━━━━━ Input material

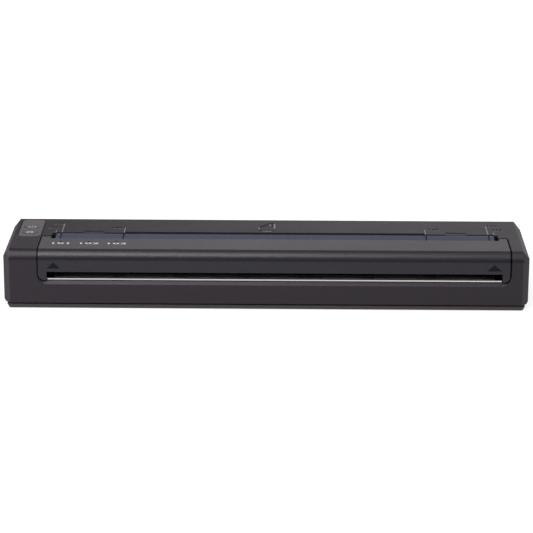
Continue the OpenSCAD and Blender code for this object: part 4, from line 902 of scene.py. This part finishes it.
class PRINTER_OT_add_key_signs(bpy.types.Operator):
    """Print the power sign and the feed sign on the two keys"""

    bl_idname = "printer.add_key_signs"
    bl_label = "Add Key Signs"

    def execute(self, context):
        marks = context.scene.printer_marks
        power, feed = bmesh.new(), bmesh.new()
        width, stroke = marks.key_sign, marks.stroke
        at = middle("power_button")
        for outline in (
            ring_arc((at.x, at.y), width / 2, stroke, 115.0, 425.0, 36),
            bar((at.x, at.y + 0.42 * width), (stroke, 0.5 * width)),
        ):
            prism(power, outline, top_of("power_button") - SUNK, top_of("power_button") + marks.ink_height)
        at = middle("feed_button")
        sheet = 0.62 * width
        for outline in (
            bar((at.x - 0.1 * width, at.y + sheet / 2), (0.7 * width, stroke)),
            bar((at.x - 0.45 * width, at.y), (stroke, sheet)),
            bar((at.x + 0.25 * width, at.y + 0.16 * width), (stroke, 0.3 * width)),
            bar((at.x - 0.25 * width, at.y - sheet / 2), (0.4 * width, stroke)),
            [(at.x + 0.05 * width, at.y - 0.1 * width), (at.x + 0.45 * width, at.y - 0.1 * width),
             (at.x + 0.25 * width, at.y - 0.42 * width)],
        ):
            prism(feed, outline, top_of("feed_button") - SUNK, top_of("feed_button") + marks.ink_height)
        green = printed_ink("green_ink", (0.38, 0.47, 0.35))
        white = printed_ink("white_ink", (0.80, 0.80, 0.78))
        add_piece("power_sign", power, "power_key", green)
        add_piece("feed_sign", feed, "feed_key", white)
        return {"FINISHED"}


class PRINTER_OT_add_key_film(bpy.types.Operator):
    """Lay the pale film over the key frame, cut out round both keys"""

    bl_idname = "printer.add_key_film"
    bl_label = "Add Key Film"

    def execute(self, context):
        look, marks = context.scene.printer_finish, context.scene.printer_marks
        low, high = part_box("button_panel")
        curve = bpy.data.curves.new("key_film", "CURVE")
        curve.dimensions, curve.fill_mode = "2D", "BOTH"
        front, rear = low.y - marks.film_front, high.y + marks.film_rear
        outlines = [round_rect(low.x + 0.02 * MM, front, high.x - 0.02 * MM, rear, 3.2 * MM)]
        for key in ("power_button", "feed_button"):
            at = middle(key)
            long, wide = 4.15 * MM, 2.95 * MM
            outlines.append(round_rect(at.x - long, at.y - wide, at.x + long, at.y + wide, wide, 10))
        for outline in outlines:
            spline = curve.splines.new("POLY")
            spline.points.add(len(outline) - 1)
            spline.use_cyclic_u = True
            for point, (x, y) in zip(spline.points, outline):
                point.co = (x, y, 0.0, 1.0)
        curve.extrude = (CASE_HIGH.z + marks.ink_height - high.z) / 2
        build = bmesh.new()
        build.from_mesh(mesh_from_curve(curve, Matrix.Translation((0, 0, high.z + curve.extrude + 0.001 * MM))))
        bmesh.ops.remove_doubles(build, verts=build.verts, dist=WELD)
        film = moulded("key_film", look.keys, 0.42, look, grain=0.5, gloss=0.4, shades=(key_shade,))
        add_piece("key_film", build, "body", film)
        return {"FINISHED"}


class PRINTER_OT_add_light_numbers(bpy.types.Operator):
    """Print a plain number in front of each light"""

    bl_idname = "printer.add_light_numbers"
    bl_label = "Add Light Numbers"

    def execute(self, context):
        marks = context.scene.printer_marks
        low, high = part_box("led_lenses")
        radius = (high.y - low.y) / 2
        first, last = low.x + radius, high.x - radius
        y = low.y - 0.95 * marks.light_digit
        entries = [
            (number, first + share * (last - first), y, CASE_HIGH.z - SUNK, marks.light_digit)
            for number, share in (("101", 0.0), ("102", 0.5), ("103", 1.0))
        ]
        mesh = flat_numbers(entries, marks.ink_height + SUNK, 2.1)
        # The label ink is given a faint glow: painted light.
        add_piece(
            "light_numbers", mesh, "cover",
            printed_ink("label_ink", (0.72, 0.72, 0.72), glow=0.12))
        return {"FINISHED"}


class PRINTER_OT_add_width_marks(bpy.types.Operator):
    """Lay painted highlights in the width marks and set the sheet widths beside them, each with a lighter
    offset copy as a painted glint
    """

    bl_idname = "printer.add_width_marks"
    bl_label = "Add Width Marks"

    def execute(self, context):
        marks = context.scene.printer_marks
        low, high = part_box("paper_guide")
        mid, half = (low.x + high.x) / 2, (high.x - low.x) / 2
        top, front = CASE_HIGH.z, high.y + 1.5 * MM
        ticks = ((half - LONG_IN, 15.6 * MM), (half + SHORT_OUT, 3.7 * MM), (MIDDLE_SHARE * half, 8.4 * MM))
        # Pale strips in the engraved width marks: painted highlights for the grooves' lit sides.
        lines = bmesh.new()
        for side in (-1, 1):
            for out, length in ticks:
                x = mid + side * out - 0.05 * MM
                prism(lines, bar((x, front + length / 2), (0.5 * MM, length)), top - 0.31 * MM, top - 0.02 * MM)
        add_piece(
            "tick_lines", lines, "body",
            printed_ink("tick_ink", (0.34, 0.33, 0.33)))
        size = marks.width_digit
        entries = [
            (number, mid + side * x, front + y, top - SUNK, size)
            for side in (-1, 1)
            for number, x, y in (
                ("210", 108.8 * MM, 14.8 * MM), ("216", 111.0 * MM, 7.4 * MM), ("148", 79.2 * MM, 7.8 * MM))
        ]
        # A lighter copy of each number, set a little off it: a painted glint on the engraved edge.
        glints = [(text, x + 0.2 * MM, y - 0.6 * MM, z, height) for text, x, y, z, height in entries]
        add_piece(
            "number_glints", flat_numbers(glints, 0.5 * marks.ink_height + SUNK, 1.0), "body",
            printed_ink("glint_ink", (0.24, 0.23, 0.24)))
        add_piece(
            "width_numbers", flat_numbers(entries, marks.ink_height + SUNK, 1.0, 0.04), "body",
            printed_ink("dark_ink", (0.010, 0.009, 0.010), gloss=0.0))
        return {"FINISHED"}


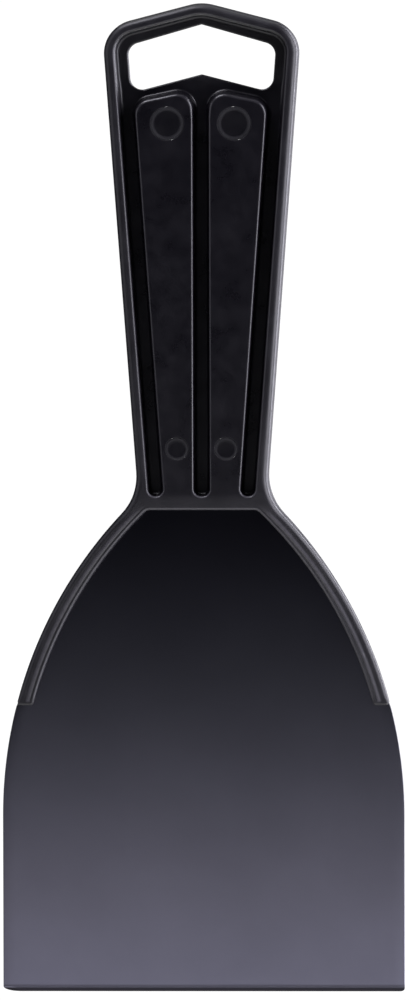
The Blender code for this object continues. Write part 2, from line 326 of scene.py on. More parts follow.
def both_sides(right):
    """Corners given up the right side, closed by the same corners down the left."""
    left = [(-corner[0], *corner[1:]) for corner in reversed(right)]
    return list(right) + [corner for corner in left if abs(corner[0]) > 1e-6]


def subdivided(points, longest=LINE_STEP):
    """The closed outline with its long straight runs cut into even steps."""
    cut = []
    for i, start in enumerate(points):
        end = points[(i + 1) % len(points)]
        span = math.dist(start, end)
        steps = max(1, round(span / longest))
        for k in range(steps):
            share = k / steps
            cut.append((start[0] + (end[0] - start[0]) * share, start[1] + (end[1] - start[1]) * share))
    return np.array(cut)


def handle_outline():
    """The handle from in front: roof-shaped end, tapered sides, hollow neck and two arms."""
    corner = line_meeting(ROOF_SLOPE, ROOF_APEX, SIDE_SLOPE, handle_side())
    band_end = (shoulder_x(BAND_BOTTOM, ARM_WIDTH), BAND_BOTTOM)
    neck = neck_fillet()
    inner_arc = shoulder_arc(ARM_END, BAND_BOTTOM, ARM_WIDTH)[2:-2]
    outer_arc = shoulder_arc(ARM_END, neck[0][1])[2:-1]
    right = [(*band_end, BAND_CORNER)]
    right += [(x, z, 0) for x, z in reversed(inner_arc)]
    right.append((shoulder_x(ARM_END, ARM_WIDTH), ARM_END, ARM_END_CORNER))
    right.append((shoulder_x(ARM_END), ARM_END, ARM_END_CORNER))
    right += [(x, z, 0) for x, z in outer_arc + neck]
    right += [(*corner, SHOULDER_CORNER), (0, ROOF_APEX, ROOF_APEX_RADIUS)]
    return subdivided(rounded(both_sides(right)))


def recess_outline():
    """The sunk area round the hang hole, with its three channels down between rim and pads."""
    roof = ROOF_APEX - RIM_WIDTH * math.hypot(1, ROOF_SLOPE)
    corner = line_meeting(ROOF_SLOPE, roof, SIDE_SLOPE, handle_side(RIM_WIDTH))
    pad_corner = line_meeting(PAD_TOP_SLOPE, PAD_TOP, PAD_SIDE_SLOPE, PAD_SIDE_AT_EDGE)
    pad_foot = PAD_SIDE_AT_EDGE + PAD_SIDE_SLOPE * CHANNEL_BOTTOM
    right = [
        (PAD_INNER_EDGE, CHANNEL_BOTTOM, CHANNEL_END_RADIUS),
        (PAD_INNER_EDGE, PAD_TOP - PAD_TOP_SLOPE * PAD_INNER_EDGE, PAD_INNER_CORNER),
        (*pad_corner, PAD_OUTER_CORNER),
        (pad_foot, CHANNEL_BOTTOM, CHANNEL_END_RADIUS),
        (side_x(CHANNEL_BOTTOM, RIM_WIDTH), CHANNEL_BOTTOM, CHANNEL_END_RADIUS),
        (*corner, RECESS_CORNER),
        (0, roof, ROOF_APEX_RADIUS - RIM_WIDTH),
    ]
    return subdivided(rounded(both_sides(right)))


def hole_outline():
    """The hang hole, with a roof-shaped top and bottom."""
    bottom = line_meeting(HOLE_BOTTOM_SLOPE, HOLE_BOTTOM, SIDE_SLOPE, HOLE_SIDE_AT_EDGE)
    top = line_meeting(HOLE_TOP_SLOPE, HOLE_TOP, SIDE_SLOPE, HOLE_SIDE_AT_EDGE)
    right = [
        (0, HOLE_BOTTOM, HOLE_APEX_RADIUS),
        (*bottom, HOLE_CORNER),
        (*top, HOLE_CORNER),
        (0, HOLE_TOP, HOLE_APEX_RADIUS),
    ]
    return subdivided(rounded(both_sides(right)))


def pin_places():
    """(name, x, z, radius) of each pin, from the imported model, in millimetres."""
    places = []
    for name in PIN_NODES:
        low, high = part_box(name)
        middle = (low + high) / 2
        places.append((name, middle.x / MM, (middle.z - EDGE_Z) / MM, (high.x - low.x) / 2 / MM))
    return places


def circle(x, z, radius):
    angles = np.arange(PIN_SIDES) * math.tau / PIN_SIDES
    return np.column_stack((x + radius * np.cos(angles), z + radius * np.sin(angles)))


# ---------------------------------------------------------------- heights

def rise(value, low, high):
    """0 below low, 1 above high and a smooth climb between."""
    share = np.clip((np.asarray(value, float) - low) / (high - low), 0, 1)
    return share * share * (3 - 2 * share)


def half_thickness(z):
    """From the middle of the blade to the handle's face at height z."""
    z = np.asarray(z, float)
    arm_share = np.clip((z - ARM_END) / (RAMP_BOTTOM - ARM_END), 0, 1)
    arm = ARM_HALF_END + (ARM_HALF_TOP - ARM_HALF_END) * arm_share
    grip = GRIP_HALF - GRIP_CROWN * ((z - GRIP_MIDDLE) / GRIP_REACH) ** 2
    return arm + (grip - arm) * rise(z, RAMP_BOTTOM, RAMP_TOP)


def across_arm(x, z):
    """How far each point is from its arm's inner edge, towards the blade's edge."""
    reach = np.hypot(np.abs(x) - SHOULDER_CENTRE[0], z - SHOULDER_CENTRE[1])
    return reach - (SHOULDER_RADIUS - ARM_WIDTH)


def face_height(points):
    """The handle's front face: the grip, and on each arm a ridge beside a lower outer strip."""
    x, z = points.T
    across = across_arm(x, z)
    strip = STRIP_DROP * rise(across, RIDGE_EDGE, STRIP_EDGE)
    crease = CREASE_DEPTH * np.exp(-((across - CREASE) / CREASE_REACH) ** 2)
    return half_thickness(z) - (strip + crease) * (1 - rise(z, *RIDGE_FADE))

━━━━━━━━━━

Only the lines running from the line with "The Blender code" through the line with "return list(right) +" should be repeated, exactly and with both ends kept.

- Response for this exercise -
The Blender code for this object continues. Write part 2, from line 326 of scene.py on. More parts follow.
def both_sides(right):
    """Corners given up the right side, closed by the same corners down the left."""
    left = [(-corner[0], *corner[1:]) for corner in reversed(right)]
    return list(right) + [corner for corner in left if abs(corner[0]) > 1e-6]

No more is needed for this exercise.